For years, the national media has enjoyed calling the Republicans (and Bush) the stupid ones. As even lefty comic Jay Leno joked this week, maybe all along the Republicans were the smart ones. The self destructive Democratic campaign will be a rich source of material for political books in the coming years. The party nominated a terrible national candidate, utterly lacking in human warmth or charm, with a Senate record remarkable for its lack of achievement. They then chose to run their national campaign on national security, the President's long suit, by trying to compare their candidate's 4 months of Viet Nam service with the President's Air National Guard experience: the server versus the shirker.

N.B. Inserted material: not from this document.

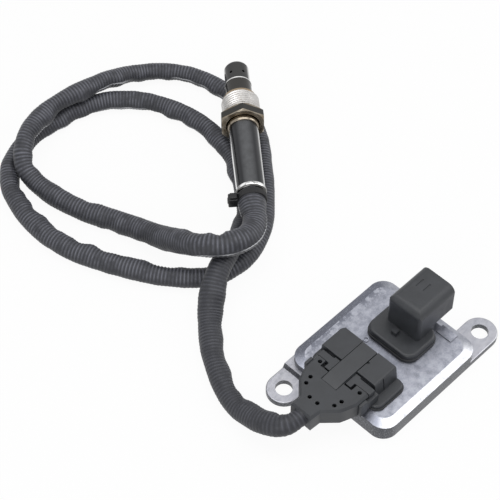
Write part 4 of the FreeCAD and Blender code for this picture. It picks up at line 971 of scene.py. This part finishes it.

The strategy has failed miserably. The people will judge Bush by his four years in office, not his Air National Guard duty, and with Kerry the Democrats have offered the country a cold blank slate as an alternative.

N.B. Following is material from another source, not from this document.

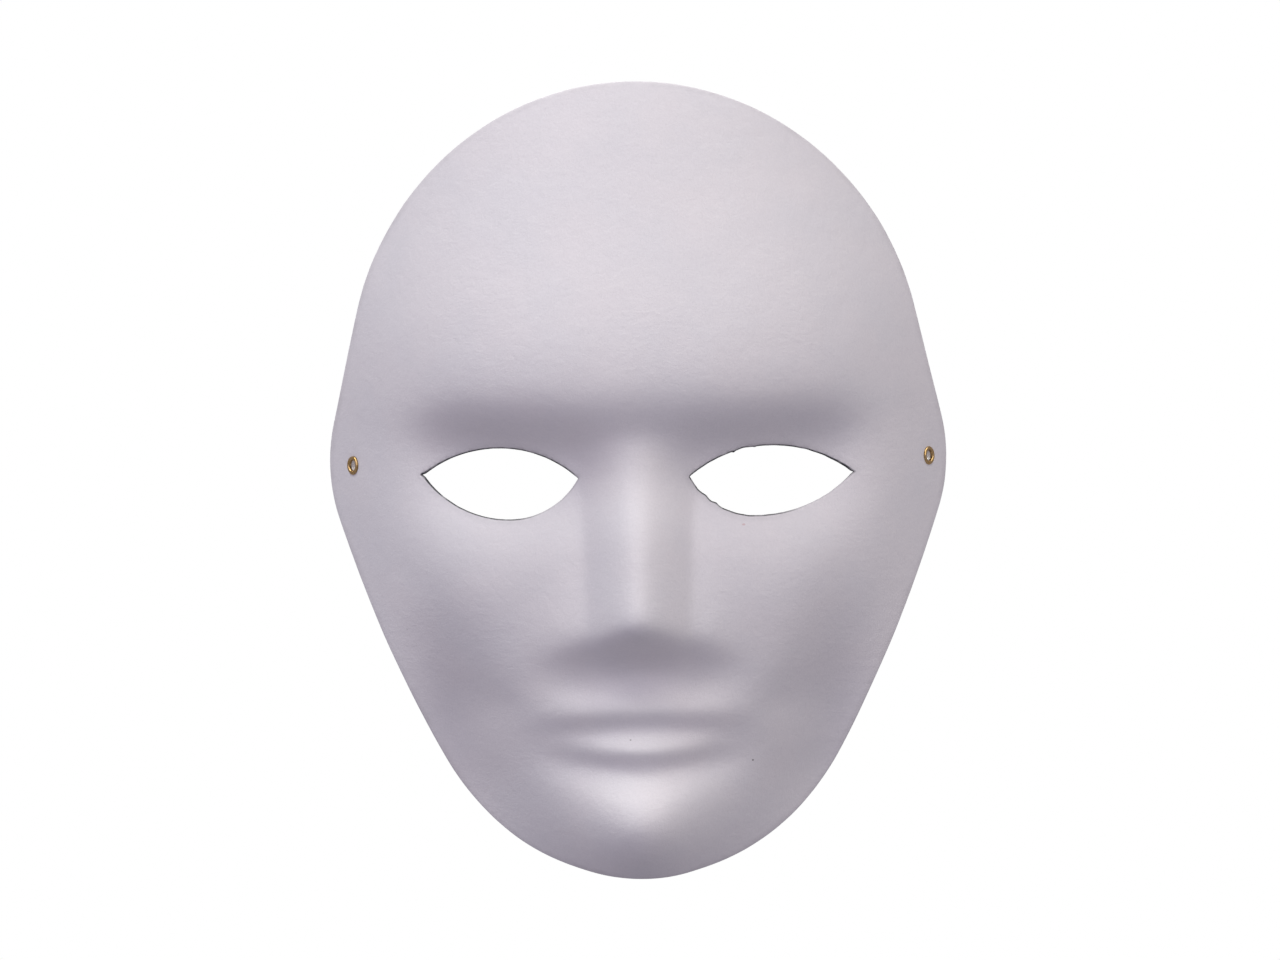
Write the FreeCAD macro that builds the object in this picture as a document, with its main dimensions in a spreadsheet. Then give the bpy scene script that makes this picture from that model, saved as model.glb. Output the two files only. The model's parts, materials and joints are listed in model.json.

There may be time for Kerry to recover, though I have my doubts. He may lead in a dozen states today, and is close in a few others, but at the moment, all the internals and the state polls show the Kerry campaign coming apart. The election year gamblers believe Bush is now a laydown —— by over 2 to 1 on tradesports.com, and 3 to 2 on the Iowa Electronic Market. Bush is probably ahead nationally by between five and ten points today though some of last week's national surveys show the race closer. If Bush is only down by 6% in New York, Bush can not just be barely ahead nationally. If he is ahead 9—12% in Ohio, a bellwether state, the national lead may be closer to that margin.
The Republicans should hope for a few more weeks of Dan Rather blowing in the wind. It is not a pretty sight to set your own caravan on fire, and then see the wagons circled by the likes of Terry McAuliffe.